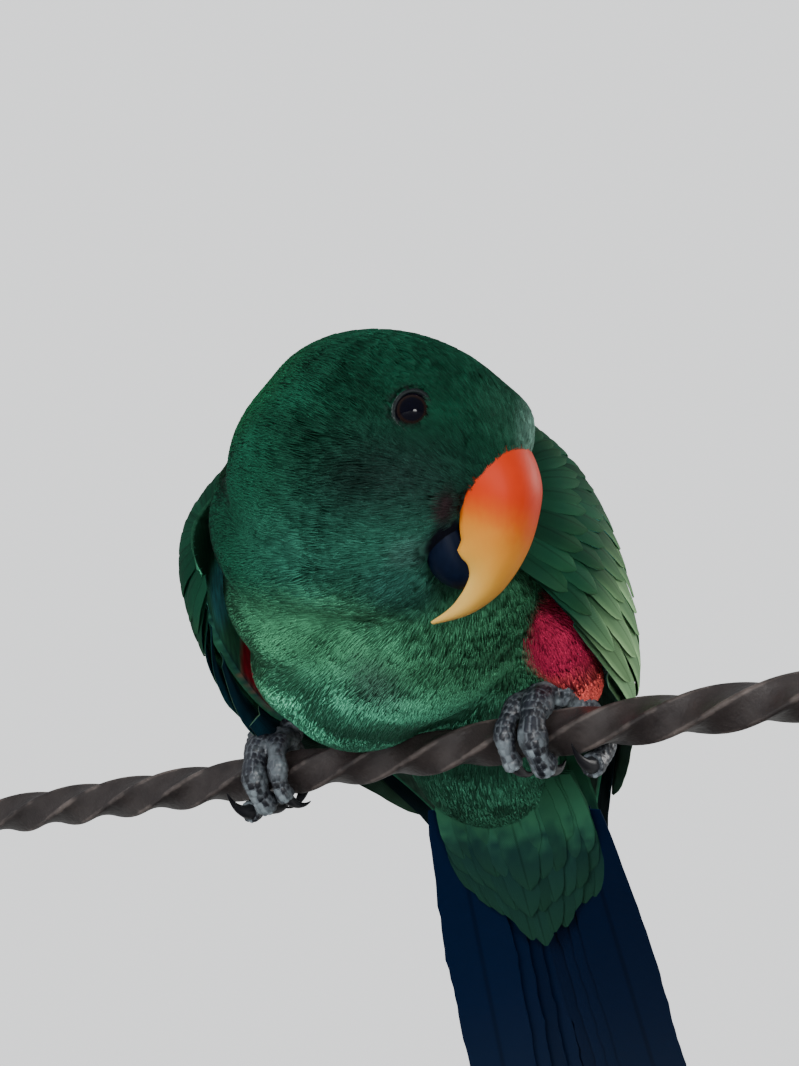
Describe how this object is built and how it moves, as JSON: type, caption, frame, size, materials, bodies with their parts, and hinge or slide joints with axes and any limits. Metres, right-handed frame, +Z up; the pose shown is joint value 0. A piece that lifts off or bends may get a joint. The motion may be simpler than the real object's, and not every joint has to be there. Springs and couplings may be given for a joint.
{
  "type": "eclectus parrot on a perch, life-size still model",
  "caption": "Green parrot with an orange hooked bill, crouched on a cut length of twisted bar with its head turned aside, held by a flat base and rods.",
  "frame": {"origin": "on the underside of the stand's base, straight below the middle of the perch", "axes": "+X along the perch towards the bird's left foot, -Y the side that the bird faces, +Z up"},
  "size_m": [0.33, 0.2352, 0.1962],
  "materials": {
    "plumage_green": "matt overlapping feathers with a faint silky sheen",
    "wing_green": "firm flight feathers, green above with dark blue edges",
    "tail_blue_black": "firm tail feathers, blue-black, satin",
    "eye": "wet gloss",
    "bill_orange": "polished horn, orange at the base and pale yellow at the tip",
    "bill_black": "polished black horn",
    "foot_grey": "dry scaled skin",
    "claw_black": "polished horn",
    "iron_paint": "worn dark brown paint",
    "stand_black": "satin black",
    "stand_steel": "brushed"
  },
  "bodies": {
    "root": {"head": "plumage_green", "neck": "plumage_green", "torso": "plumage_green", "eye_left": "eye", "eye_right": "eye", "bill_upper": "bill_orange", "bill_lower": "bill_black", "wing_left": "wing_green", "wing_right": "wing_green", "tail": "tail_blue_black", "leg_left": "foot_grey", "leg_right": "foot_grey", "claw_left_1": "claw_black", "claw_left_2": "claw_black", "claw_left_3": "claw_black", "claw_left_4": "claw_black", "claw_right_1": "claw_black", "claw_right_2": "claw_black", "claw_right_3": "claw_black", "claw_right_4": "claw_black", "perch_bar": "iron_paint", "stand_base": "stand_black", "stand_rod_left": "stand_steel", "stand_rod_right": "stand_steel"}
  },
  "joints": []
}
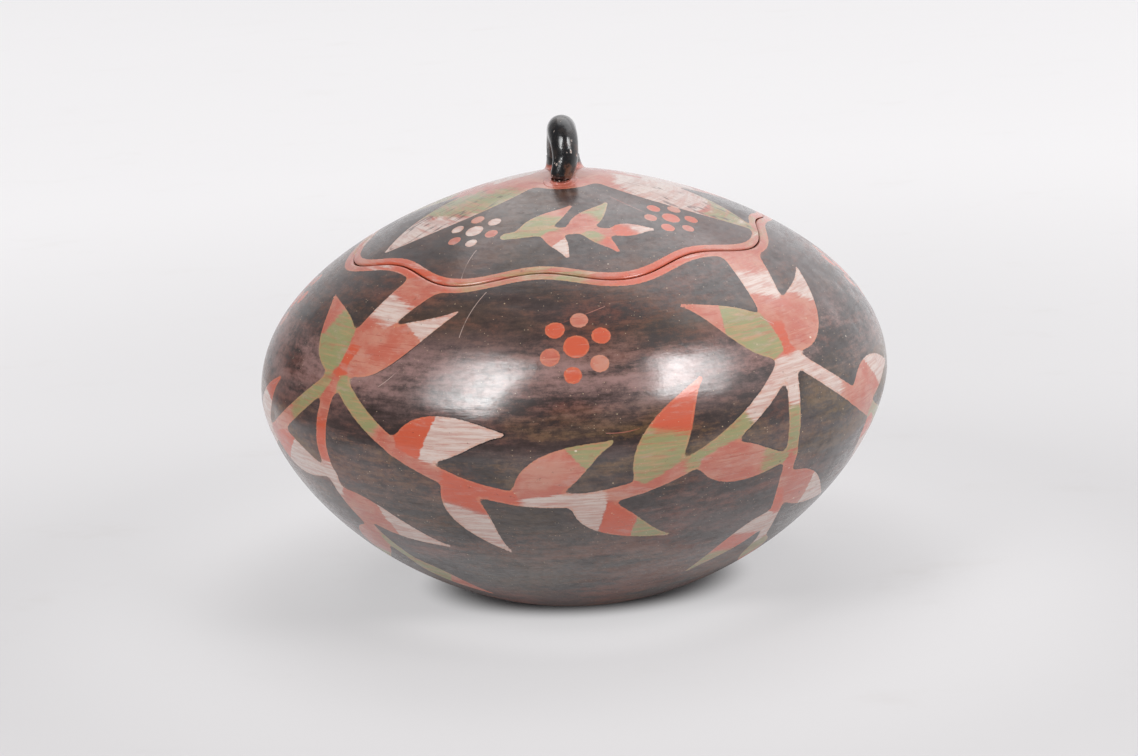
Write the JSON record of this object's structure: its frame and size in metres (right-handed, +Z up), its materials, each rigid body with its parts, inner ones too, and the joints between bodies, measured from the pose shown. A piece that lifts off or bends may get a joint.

────

_What the task asks_: Reproduce the material verbatim, line by line.

_Solution to the exercise_:
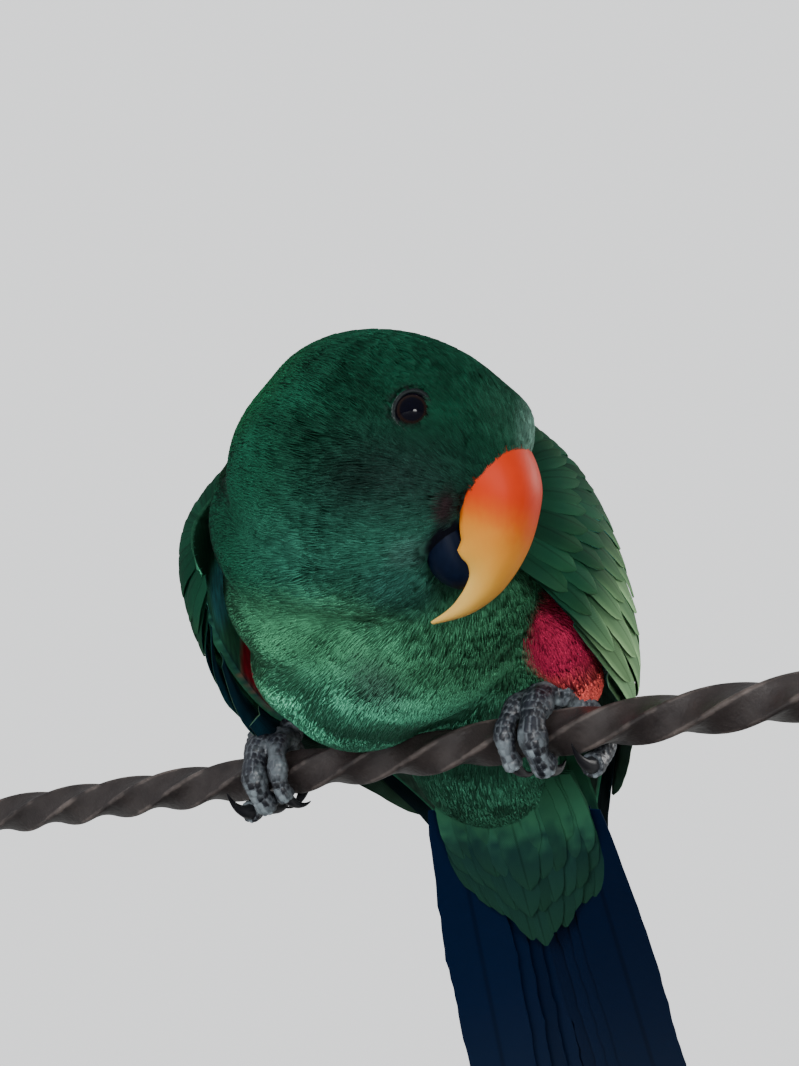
Describe how this object is built and how it moves, as JSON: type, caption, frame, size, materials, bodies with their parts, and hinge or slide joints with axes and any limits. Metres, right-handed frame, +Z up; the pose shown is joint value 0. A piece that lifts off or bends may get a joint. The motion may be simpler than the real object's, and not every joint has to be there. Springs and couplings may be given for a joint.
{
  "type": "eclectus parrot on a perch, life-size still model",
  "caption": "Green parrot with an orange hooked bill, crouched on a cut length of twisted bar with its head turned aside, held by a flat base and rods.",
  "frame": {"origin": "on the underside of the stand's base, straight below the middle of the perch", "axes": "+X along the perch towards the bird's left foot, -Y the side that the bird faces, +Z up"},
  "size_m": [0.33, 0.2352, 0.1962],
  "materials": {
    "plumage_green": "matt overlapping feathers with a faint silky sheen",
    "wing_green": "firm flight feathers, green above with dark blue edges",
    "tail_blue_black": "firm tail feathers, blue-black, satin",
    "eye": "wet gloss",
    "bill_orange": "polished horn, orange at the base and pale yellow at the tip",
    "bill_black": "polished black horn",
    "foot_grey": "dry scaled skin",
    "claw_black": "polished horn",
    "iron_paint": "worn dark brown paint",
    "stand_black": "satin black",
    "stand_steel": "brushed"
  },
  "bodies": {
    "root": {"head": "plumage_green", "neck": "plumage_green", "torso": "plumage_green", "eye_left": "eye", "eye_right": "eye", "bill_upper": "bill_orange", "bill_lower": "bill_black", "wing_left": "wing_green", "wing_right": "wing_green", "tail": "tail_blue_black", "leg_left": "foot_grey", "leg_right": "foot_grey", "claw_left_1": "claw_black", "claw_left_2": "claw_black", "claw_left_3": "claw_black", "claw_left_4": "claw_black", "claw_right_1": "claw_black", "claw_right_2": "claw_black", "claw_right_3": "claw_black", "claw_right_4": "claw_black", "perch_bar": "iron_paint", "stand_base": "stand_black", "stand_rod_left": "stand_steel", "stand_rod_right": "stand_steel"}
  },
  "joints": []
}
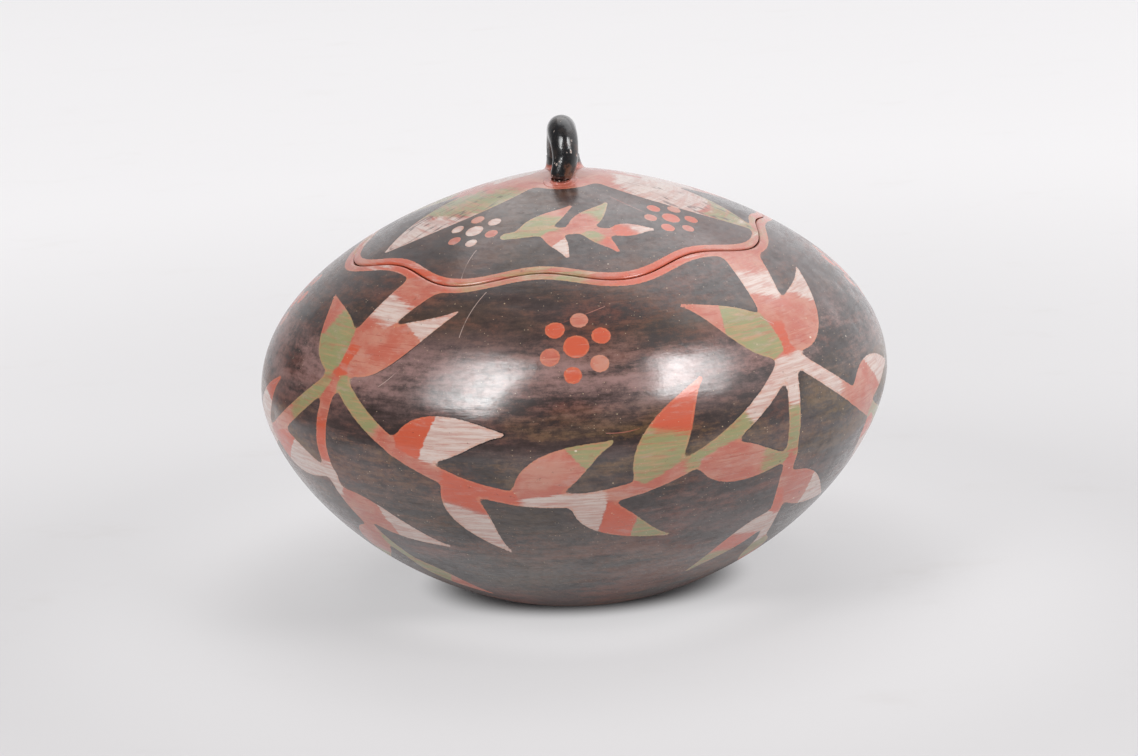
Write the JSON record of this object's structure: its frame and size in metres (right-handed, +Z up), its materials, each rigid body with its parts, inner ones too, and the joints between bodies, measured from the pose shown. A piece that lifts off or bends may get a joint.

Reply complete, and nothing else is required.